UA Courses

Graduate

Gender, Sexuality and International Migration (GWS 696M)

Focusing on contemporary migration across international borders, we explore how migration contributes to the production, contestation, and remaking of dominant gender and sexual norms as these articulate hierarchies of race, class, and geopolitics. We particularly examine how the selection, incorporation or “illegalization,” and governance of migrants provide occasions for contesting, renegotiating, or affirming dominant gender and sexual norms; how migrants contest multiple exclusions and refashion identities, communities, and politics through gender and sexuality; and how transnational social fields, grounded in histories of empire and global capitalism, shape and are reshaped by these processes.
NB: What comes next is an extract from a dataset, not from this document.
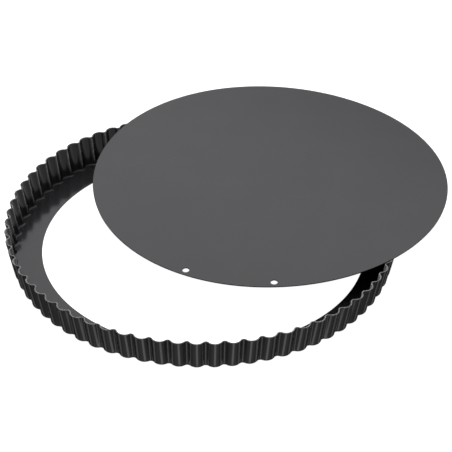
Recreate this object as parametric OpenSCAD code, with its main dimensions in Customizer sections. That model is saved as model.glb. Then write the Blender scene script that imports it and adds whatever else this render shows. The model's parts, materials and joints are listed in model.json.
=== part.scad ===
// Fluted tart pan with a loose base.
// A one-piece pressed ring, with a fluted wall and a flat ledge round a wide hole, and the flat round
// base that sits on the ledge when the pan is used. Here the base lies on the rim, pushed off centre.
// Millimetres. The origin is on the ring's axis, at the underside of its ledge, and +Z is up.

/* [Ring] */
// Diameter of the rim, over the lobes
rim_d = 298.6; // [280:0.2:340]
// Height of the ring
ring_h = 25; // [20:1:40]
// Number of flutes round the wall
flute_count = 71; // [48:1:72]
// Depth of a flute at the rim, from its lobe to its valley
rim_depth = 3.2; // [1.5:0.1:4]
// Depth of a flute where the wall meets the bend
foot_depth = 2.5; // [1.5:0.1:4]
// How far the wall leans out from the bend to the rim
wall_lean = 3.4; // [1:0.1:8]
// Inside radius of the bend between the wall and the ledge
bend_r = 1.7; // [1:0.1:3]
// Thickness of the ring's sheet
ring_t = 0.8; // [0.5:0.1:1.2]
// Diameter of the hole inside the ledge
hole_d = 245; // [150:5:245]

/* [Base] */
// Diameter of the base
base_d = 277; // [180:1:280]
// Thickness of the base's sheet
base_t = 0.8; // [0.5:0.1:1.5]
// Diameter of the two hanging holes
hang_d = 5; // [3:0.5:8]
// Distance from the base's edge to the middle of a hanging hole
hang_inset = 5.3; // [5:0.1:12]
// Distance between the hanging holes
hang_gap = 65.5; // [20:0.5:90]

/* [Where the base lies] */
// Distance of the base's centre from the ring's axis
base_shift = 76.2; // [60:0.1:80]
// Direction of that shift, counted from +X towards +Y
shift_angle = 47.7; // [0:0.1:360]
// Direction of the hanging holes, counted from +X towards +Y
hang_angle = 255.8; // [0:0.1:360]

/* [Hidden] */

coating = "#4a4b4d";
lay_gap = 0.1;            // the base rides this far above the rim, so that two solids never touch
valley_share = 0.27;      // a valley's share of a flute's two arc radii, so lobes are broad and valleys narrow
lobe_steps = 4;           // flat steps along a lobe's arc
valley_steps = 2;         // flat steps along a valley's arc
bend_steps = 2;           // flat steps round the bend
ledge_spare = 4;          // how far the ledge's sheet reaches inside the hole before the hole is cut
cut_spare = 1;            // how far a cutter stands out of what it cuts
fine = 180;

half_t = ring_t / 2;
mid_bend_r = bend_r + half_t;
rim_valley_r = rim_d / 2 - half_t - rim_depth;
foot_valley_r = rim_valley_r - wall_lean;
bend_z = ring_t + bend_r;
wall_tilt = atan2(wall_lean, ring_h - bend_z);
steps = lobe_steps + valley_steps;
columns = flute_count * steps;

// A flute is two arcs that meet on their common tangent: a lobe's, and a valley's.
// These give half a flute's width, the sum of the two radii, and the turn of each half arc.
function half_width(valley_r) = PI * valley_r / flute_count;
function radii_sum(valley_r, depth) = (pow(half_width(valley_r), 2) + depth * depth) / (2 * depth);
function half_turn(valley_r, depth) = asin(half_width(valley_r) / radii_sum(valley_r, depth));

// Point i of a flute's outline, moved outwards by a distance square to it. The steps run over the lobe
// and then through the valley. The result is [distance round from the lobe's middle, distance out].
function flute_point(valley_r, depth, out, i) =
    let (
        w = half_width(valley_r),
        sum = radii_sum(valley_r, depth),
        turn = half_turn(valley_r, depth),
        lobe_r = sum * (1 - valley_share),
        valley_arc_r = sum * valley_share,
        lobe_turn = turn * (2 * i / lobe_steps - 1),
        valley_turn = turn * (1 - 2 * (i - lobe_steps) / valley_steps)
    )
    i <= lobe_steps
        ? [(lobe_r + out) * sin(lobe_turn), depth - lobe_r + (lobe_r + out) * cos(lobe_turn)]
        : [w - (valley_arc_r - out) * sin(valley_turn),
           valley_arc_r - (valley_arc_r - out) * cos(valley_turn)];

// One closed fluted outline at a height. A lobe's middle is on +X.
function outline(valley_r, depth, out, z) = [
    for (k = [0 : columns - 1])
        let (
            p = flute_point(valley_r, depth, out, k % steps),
            turn = 360 / flute_count * (floor(k / steps) + p[0] / half_width(valley_r) / 2),
            r = valley_r + p[1]
        )
        [r * cos(turn), r * sin(turn), z]
];

// A plain round outline with one point a flute, which ends the ledge's sheet inside the hole.
function plain_outline(r, z) = [
    for (k = [0 : flute_count - 1])
        let (turn = 360 / flute_count * k)
        [r * cos(turn), r * sin(turn), z]
];

// An outline on the bend: side is 1 on the outer surface and -1 on the inner one, and tilt is the
// bend's angle, from the wall's own tilt down to 90 degrees at the flat ledge.
function bend_outline(tilt, side) =
    let (r = mid_bend_r + side * half_t)
    outline(
        foot_valley_r,
        foot_depth,
        r * cos(tilt) - mid_bend_r * cos(wall_tilt),
        bend_z - r * sin(tilt)
    );

function bend_tilt(i) = wall_tilt + (90 - wall_tilt) * i / bend_steps;

// Faces between two outlines of the same count, and between a fluted outline and a plain one.
function band(from, to, count) = [
    for (k = [0 : count - 1])
        let (next = (k + 1) % count)
        each [[from + k, to + k, to + next], [from + k, to + next, from + next]]
];
function ledge_band(plain, fluted, top) = [
    for (f = [0 : flute_count - 1])
        let (a = plain + f, b = plain + (f + 1) % flute_count)
        each concat(
            [for (k = [0 : steps - 1])
                let (
                    c = fluted + f * steps + k,
                    d = fluted + (f * steps + k + 1) % columns
                )
                top ? [a, d, c] : [a, c, d]],
            [let (e = fluted + (f + 1) * steps % columns) top ? [a, b, e] : [a, e, b]]
        )
];

module ring() {
    spare_r = hole_d / 2 - ledge_spare;
    // The sheet's outlines in order: ledge underside, outer bend, rim, inner bend, ledge top.
    fluted = concat(
        [for (i = [bend_steps : -1 : 0]) bend_outline(bend_tilt(i), 1)],
        [outline(rim_valley_r, rim_depth, half_t, ring_h)],
        [outline(rim_valley_r, rim_depth, -half_t, ring_h)],
        [for (i = [0 : bend_steps]) bend_outline(bend_tilt(i), -1)]
    );
    last = len(fluted) - 1;
    plain_low = len(fluted) * columns;
    plain_high = plain_low + flute_count;
    points = concat(
        [for (line = fluted) each line],
        plain_outline(spare_r, 0),
        plain_outline(spare_r, ring_t)
    );
    faces = concat(
        [for (i = [0 : last - 1]) each band(i * columns, (i + 1) * columns, columns)],
        ledge_band(plain_low, 0, false),
        ledge_band(plain_high, last * columns, true),
        band(plain_high, plain_low, flute_count)
    );
    color(coating)
        difference() {
            polyhedron(points = points, faces = faces, convexity = 10);
            translate([0, 0, -cut_spare])
                cylinder(d = hole_d, h = ring_t + 2 * cut_spare, $fn = fine);
        }
}

module hanging_holes() {
    hang_r = base_d / 2 - hang_inset;
    half_gap = asin(hang_gap / 2 / hang_r);
    for (side = [-1, 1])
        rotate(hang_angle + side * half_gap)
            translate([hang_r, 0, -cut_spare])
                cylinder(d = hang_d, h = base_t + 2 * cut_spare, $fn = fine);
}

module base() {
    color(coating)
        rotate(shift_angle)
            translate([base_shift, 0, ring_h + lay_gap])
                rotate(-shift_angle)
                    difference() {
                        cylinder(d = base_d, h = base_t, $fn = fine);
                        hanging_holes();
                    }
}

ring();
base();
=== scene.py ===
"""Tart pan: the looks of a pressed fluted ring and its loose base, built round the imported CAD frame."""

import json
import math

import bmesh
import bpy
import numpy as np
from mathutils import Matrix, Vector


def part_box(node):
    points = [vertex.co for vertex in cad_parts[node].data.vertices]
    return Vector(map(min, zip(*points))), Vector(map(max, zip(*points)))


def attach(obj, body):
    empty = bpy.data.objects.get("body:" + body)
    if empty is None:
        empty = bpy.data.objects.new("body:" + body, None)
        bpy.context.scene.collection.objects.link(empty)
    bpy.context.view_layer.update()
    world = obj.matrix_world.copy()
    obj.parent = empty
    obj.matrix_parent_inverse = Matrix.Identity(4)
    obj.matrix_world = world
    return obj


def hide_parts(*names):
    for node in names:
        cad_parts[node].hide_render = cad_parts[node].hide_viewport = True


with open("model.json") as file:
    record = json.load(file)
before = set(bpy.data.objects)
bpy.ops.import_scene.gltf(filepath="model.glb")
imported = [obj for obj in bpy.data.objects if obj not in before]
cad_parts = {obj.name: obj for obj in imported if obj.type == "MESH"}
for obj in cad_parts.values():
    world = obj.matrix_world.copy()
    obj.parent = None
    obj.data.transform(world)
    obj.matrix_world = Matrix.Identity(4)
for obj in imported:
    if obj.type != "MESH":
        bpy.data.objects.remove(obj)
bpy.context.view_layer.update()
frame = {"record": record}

MM = 0.001

# ---------------------------------------------------------------- sizes read from the frame

mounts = {m["name"]: m for m in frame["record"]["mounts"]}
ring_low, ring_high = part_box("ring")
base_low, base_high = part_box("base")

RIM_R = ring_high.x
RING_H = ring_high.z
HOLE_R = mounts["ledge_hole"]["dims"]["r_mm"] * MM
SHEET = mounts["ledge_hole"]["dims"]["length_mm"] * MM
BASE_CENTRE = (base_low + base_high) / 2
BASE_R = (base_high.x - base_low.x) / 2
BASE_T = base_high.z - base_low.z
HANG_HOLES = [mounts["hang_hole_left"], mounts["hang_hole_right"]]

# ---------------------------------------------------------------- the pan's own sizes

FLUTES = 71
RIM_DEPTH = 3.2 * MM               # a flute's depth at the rim
FOOT_DEPTH = 2.5 * MM              # and where the wall meets the bend
WALL_LEAN = 3.4 * MM
BEND_R = 1.7 * MM + SHEET / 2      # to the middle of the sheet
VALLEY_SHARE = 0.27                # a valley arc's share of a flute's two radii
EDGE_R = 0.2 * MM                  # rounding of a cut edge
STRIP = 0.5 * MM                   # narrow flat beside a rounding, so that the rounding shades alone
HOLE_BAND = 10 * MM                # the band by the base's edge that holds the hanging holes

# How far a real, slightly bent pressing stands outside a round one.
WALL_PUSH = -0.6 * MM              # all round
WALL_PUSH_X = -1.1 * MM            # as a shift
WALL_PUSH_Y = -0.2 * MM
WALL_OVAL_X = -0.3 * MM            # as an oval along the axes
WALL_OVAL_Y = -0.4 * MM            # and along the diagonals

# How far a real, slightly bent blank stands above a flat one.
BASE_TILT_X = 0.9 * MM             # at its edge towards +X
BASE_TILT_Y = 1.2 * MM
BASE_TWIST = -3.8 * MM             # twice its rise where a diagonal crosses its edge
BASE_DOME = 1.6 * MM               # at its middle

LOBE_STEPS = 18
VALLEY_STEPS = 12
BEND_STEPS = 8
WALL_STEPS = 6
EDGE_STEPS = 4
LEDGE_STEPS = 5
RIDGE_HIGHLIGHT_STEPS = 3                     # from the crest of an inner ridge to where its painted highlight ends
BASE_EDGE_STEPS = 720
HANG_STEPS = 64
MIDDLE_STEPS = 180
MIDDLE_ROWS = 16

RIM_VALLEY_R = RIM_R - SHEET / 2 - RIM_DEPTH
FOOT_VALLEY_R = RIM_VALLEY_R - WALL_LEAN
BEND_Z = SHEET / 2 + BEND_R
WALL_TILT = math.atan2(WALL_LEAN, RING_H - BEND_Z)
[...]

We link these changes to other kinds of flows across borders, including of capital, goods, information, images, and technology. Moreover, we historicize and critically interrogate the formation and function of nation-state borders in relation to the regulation of sexualities and genders at multiple scales. We also analyze the circulation, impact, and contestation of hegemonic discourses about gender and sexuality that affect migration possibilities and materially impact on migrants’ lives (including discourses on HIV/AIDS, same-sex relationships, sex work, desirable family forms, and human rights standards). We consider how these processes also implicate people who do not migrate but are nonetheless affected by the dynamics of transnational migration and its governance.

Undergraduate

Gender, Sexuality, and International Migration (GWS 325)
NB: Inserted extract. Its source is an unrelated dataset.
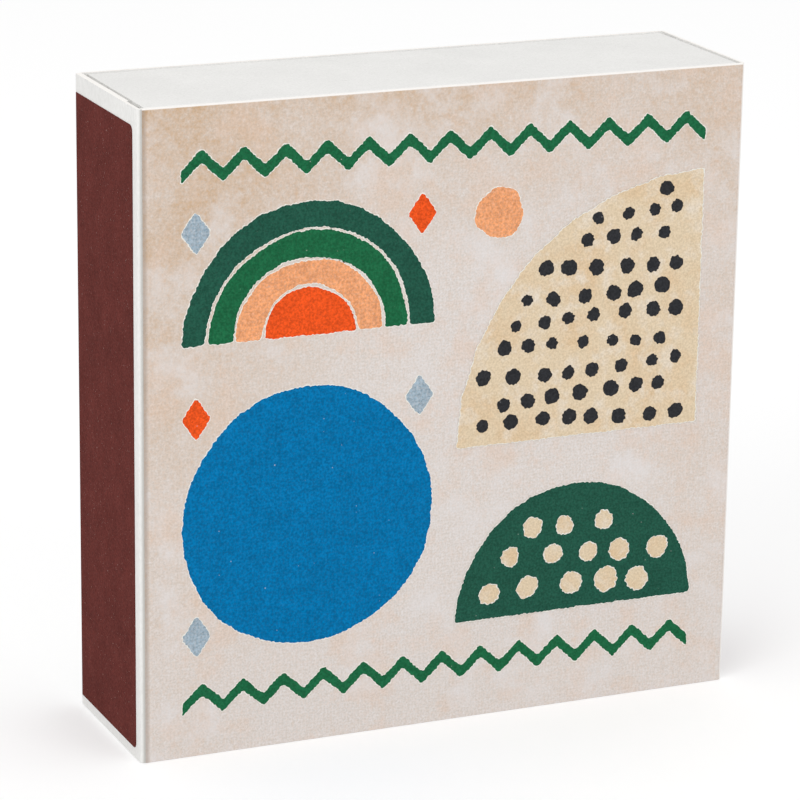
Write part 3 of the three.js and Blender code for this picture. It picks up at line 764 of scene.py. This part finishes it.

This course explores how gender and sexual hierarchies shape and become reshaped by international migration. Focusing especially on migration from Mexico and the Philippines to the United States, we examine how the selection, incorporation, and governance of immigrants provide occasions for challenging, renegotiating, or affirming dominant gender and sexual norms; how immigrants contest multiple exclusions and refashion identities, communities, workplaces, and politics through gender and sexuality; and how transnational social fields, grounded in histories of empire and global capitalism, shape and are reshaped as a result. Throughout the course, gender and sexuality are theorized as intersecting with and reproducing inequalities of race, class, culture, and geopolitics.